++++ Provided data

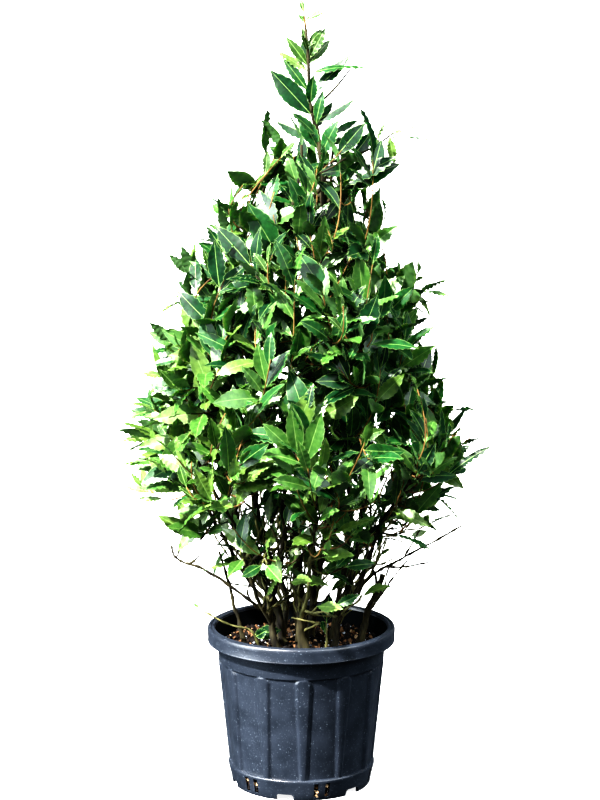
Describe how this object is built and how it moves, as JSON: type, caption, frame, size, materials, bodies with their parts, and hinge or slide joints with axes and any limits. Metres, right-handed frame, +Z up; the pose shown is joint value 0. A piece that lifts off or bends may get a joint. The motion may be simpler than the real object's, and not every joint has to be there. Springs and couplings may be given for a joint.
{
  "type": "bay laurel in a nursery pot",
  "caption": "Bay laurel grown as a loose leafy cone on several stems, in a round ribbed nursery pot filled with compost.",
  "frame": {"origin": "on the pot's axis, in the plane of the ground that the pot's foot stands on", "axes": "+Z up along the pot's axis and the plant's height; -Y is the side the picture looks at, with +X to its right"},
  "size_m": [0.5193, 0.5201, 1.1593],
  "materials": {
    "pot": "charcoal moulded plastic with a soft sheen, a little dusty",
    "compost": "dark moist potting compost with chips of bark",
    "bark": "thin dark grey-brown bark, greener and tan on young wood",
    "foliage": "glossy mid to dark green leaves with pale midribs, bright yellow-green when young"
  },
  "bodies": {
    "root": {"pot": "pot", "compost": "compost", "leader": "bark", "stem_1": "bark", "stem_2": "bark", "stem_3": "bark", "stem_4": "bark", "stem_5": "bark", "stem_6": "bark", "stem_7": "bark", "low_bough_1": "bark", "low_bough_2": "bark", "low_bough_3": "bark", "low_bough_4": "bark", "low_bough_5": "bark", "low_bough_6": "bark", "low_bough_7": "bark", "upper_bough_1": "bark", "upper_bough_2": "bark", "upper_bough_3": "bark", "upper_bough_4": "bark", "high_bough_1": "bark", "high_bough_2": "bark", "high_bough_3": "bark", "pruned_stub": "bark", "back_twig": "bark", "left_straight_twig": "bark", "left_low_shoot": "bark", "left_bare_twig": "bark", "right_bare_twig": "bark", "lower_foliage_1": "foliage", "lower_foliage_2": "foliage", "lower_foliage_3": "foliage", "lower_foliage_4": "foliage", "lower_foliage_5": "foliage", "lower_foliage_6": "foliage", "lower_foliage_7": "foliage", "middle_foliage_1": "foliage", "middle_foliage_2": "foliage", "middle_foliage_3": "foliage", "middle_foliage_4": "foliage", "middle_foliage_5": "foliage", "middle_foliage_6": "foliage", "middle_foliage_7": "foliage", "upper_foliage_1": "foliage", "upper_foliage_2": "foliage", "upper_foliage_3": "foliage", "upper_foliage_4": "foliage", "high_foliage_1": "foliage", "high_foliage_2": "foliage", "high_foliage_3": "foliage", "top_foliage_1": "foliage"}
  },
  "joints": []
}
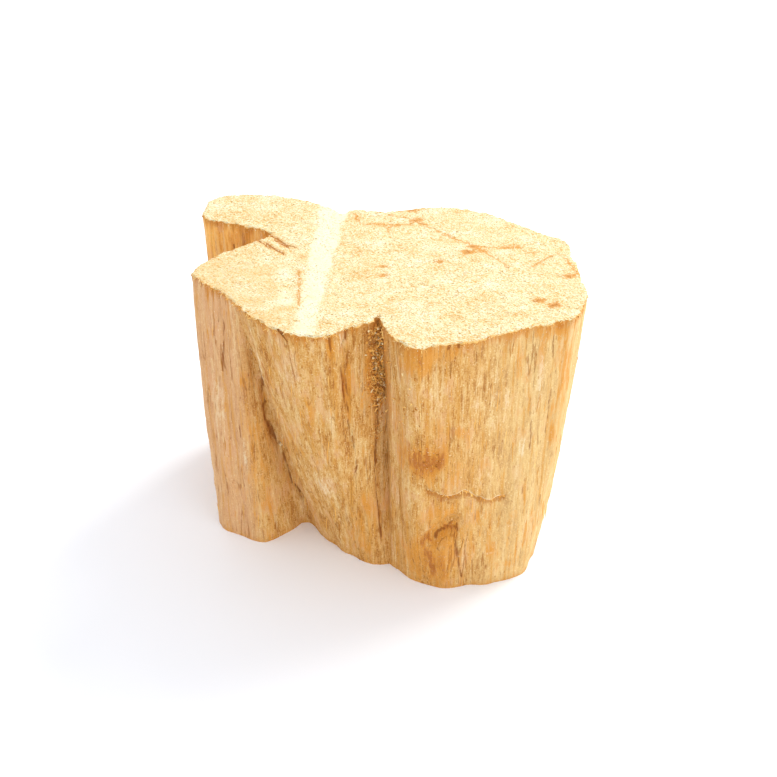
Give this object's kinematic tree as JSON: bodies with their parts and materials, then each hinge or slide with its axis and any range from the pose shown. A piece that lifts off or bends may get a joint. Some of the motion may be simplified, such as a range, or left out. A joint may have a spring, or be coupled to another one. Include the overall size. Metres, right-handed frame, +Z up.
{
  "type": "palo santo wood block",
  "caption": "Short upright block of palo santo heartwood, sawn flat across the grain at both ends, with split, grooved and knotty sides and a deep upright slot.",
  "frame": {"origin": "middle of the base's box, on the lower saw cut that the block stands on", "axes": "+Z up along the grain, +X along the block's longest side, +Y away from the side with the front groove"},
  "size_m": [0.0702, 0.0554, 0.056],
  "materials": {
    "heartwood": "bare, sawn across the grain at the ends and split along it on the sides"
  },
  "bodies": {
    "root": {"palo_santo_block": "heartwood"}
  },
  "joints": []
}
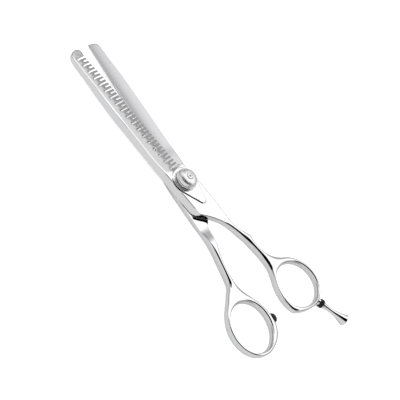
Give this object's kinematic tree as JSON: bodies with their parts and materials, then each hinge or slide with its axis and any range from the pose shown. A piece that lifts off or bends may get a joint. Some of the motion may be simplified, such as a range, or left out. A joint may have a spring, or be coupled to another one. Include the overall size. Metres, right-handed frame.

++++++++

### Directions for this task
From the data above, extract every line in its exact form.

### Correct result
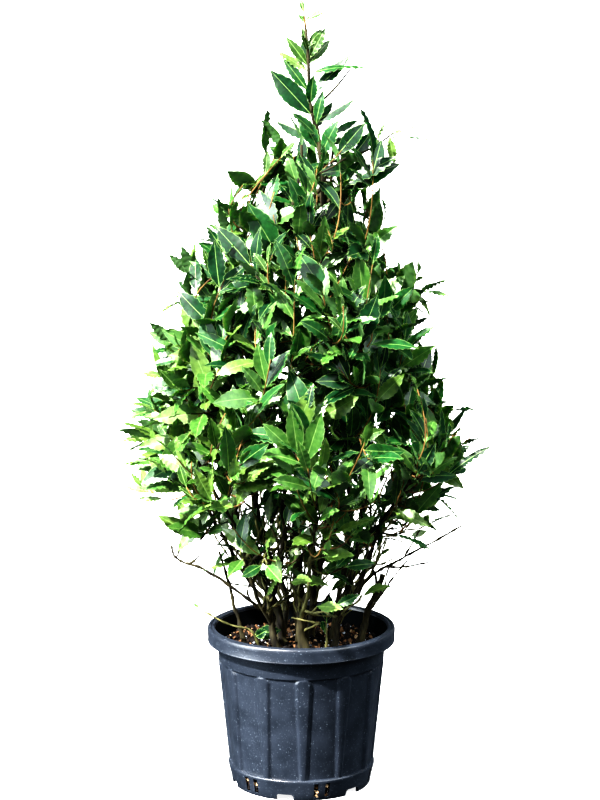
Describe how this object is built and how it moves, as JSON: type, caption, frame, size, materials, bodies with their parts, and hinge or slide joints with axes and any limits. Metres, right-handed frame, +Z up; the pose shown is joint value 0. A piece that lifts off or bends may get a joint. The motion may be simpler than the real object's, and not every joint has to be there. Springs and couplings may be given for a joint.
{
  "type": "bay laurel in a nursery pot",
  "caption": "Bay laurel grown as a loose leafy cone on several stems, in a round ribbed nursery pot filled with compost.",
  "frame": {"origin": "on the pot's axis, in the plane of the ground that the pot's foot stands on", "axes": "+Z up along the pot's axis and the plant's height; -Y is the side the picture looks at, with +X to its right"},
  "size_m": [0.5193, 0.5201, 1.1593],
  "materials": {
    "pot": "charcoal moulded plastic with a soft sheen, a little dusty",
    "compost": "dark moist potting compost with chips of bark",
    "bark": "thin dark grey-brown bark, greener and tan on young wood",
    "foliage": "glossy mid to dark green leaves with pale midribs, bright yellow-green when young"
  },
  "bodies": {
    "root": {"pot": "pot", "compost": "compost", "leader": "bark", "stem_1": "bark", "stem_2": "bark", "stem_3": "bark", "stem_4": "bark", "stem_5": "bark", "stem_6": "bark", "stem_7": "bark", "low_bough_1": "bark", "low_bough_2": "bark", "low_bough_3": "bark", "low_bough_4": "bark", "low_bough_5": "bark", "low_bough_6": "bark", "low_bough_7": "bark", "upper_bough_1": "bark", "upper_bough_2": "bark", "upper_bough_3": "bark", "upper_bough_4": "bark", "high_bough_1": "bark", "high_bough_2": "bark", "high_bough_3": "bark", "pruned_stub": "bark", "back_twig": "bark", "left_straight_twig": "bark", "left_low_shoot": "bark", "left_bare_twig": "bark", "right_bare_twig": "bark", "lower_foliage_1": "foliage", "lower_foliage_2": "foliage", "lower_foliage_3": "foliage", "lower_foliage_4": "foliage", "lower_foliage_5": "foliage", "lower_foliage_6": "foliage", "lower_foliage_7": "foliage", "middle_foliage_1": "foliage", "middle_foliage_2": "foliage", "middle_foliage_3": "foliage", "middle_foliage_4": "foliage", "middle_foliage_5": "foliage", "middle_foliage_6": "foliage", "middle_foliage_7": "foliage", "upper_foliage_1": "foliage", "upper_foliage_2": "foliage", "upper_foliage_3": "foliage", "upper_foliage_4": "foliage", "high_foliage_1": "foliage", "high_foliage_2": "foliage", "high_foliage_3": "foliage", "top_foliage_1": "foliage"}
  },
  "joints": []
}
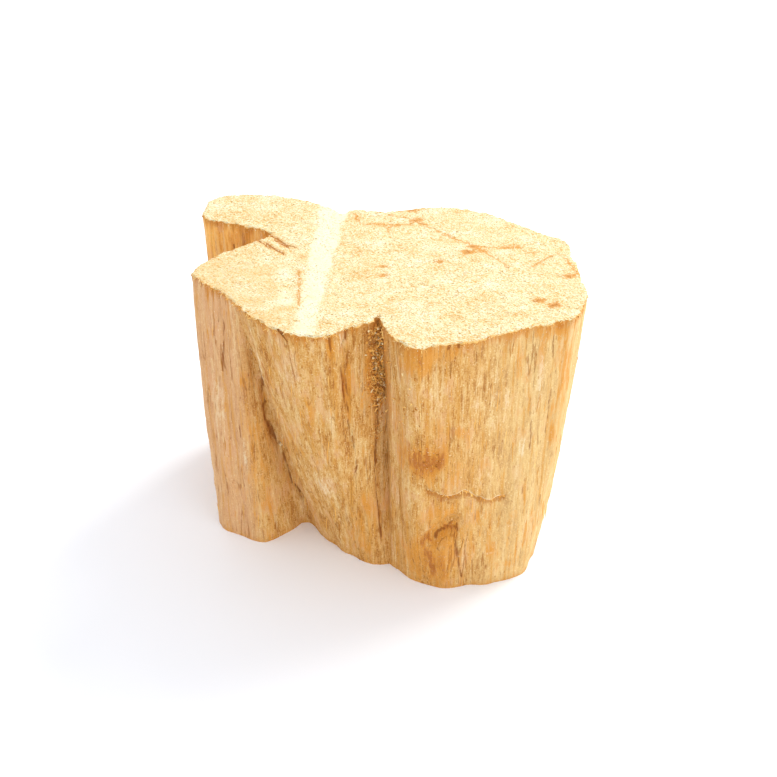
Give this object's kinematic tree as JSON: bodies with their parts and materials, then each hinge or slide with its axis and any range from the pose shown. A piece that lifts off or bends may get a joint. Some of the motion may be simplified, such as a range, or left out. A joint may have a spring, or be coupled to another one. Include the overall size. Metres, right-handed frame, +Z up.
{
  "type": "palo santo wood block",
  "caption": "Short upright block of palo santo heartwood, sawn flat across the grain at both ends, with split, grooved and knotty sides and a deep upright slot.",
  "frame": {"origin": "middle of the base's box, on the lower saw cut that the block stands on", "axes": "+Z up along the grain, +X along the block's longest side, +Y away from the side with the front groove"},
  "size_m": [0.0702, 0.0554, 0.056],
  "materials": {
    "heartwood": "bare, sawn across the grain at the ends and split along it on the sides"
  },
  "bodies": {
    "root": {"palo_santo_block": "heartwood"}
  },
  "joints": []
}
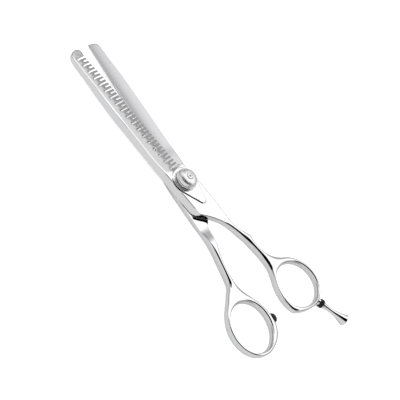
Give this object's kinematic tree as JSON: bodies with their parts and materials, then each hinge or slide with its axis and any range from the pose shown. A piece that lifts off or bends may get a joint. Some of the motion may be simplified, such as a range, or left out. A joint may have a spring, or be coupled to another one. Include the overall size. Metres, right-handed frame.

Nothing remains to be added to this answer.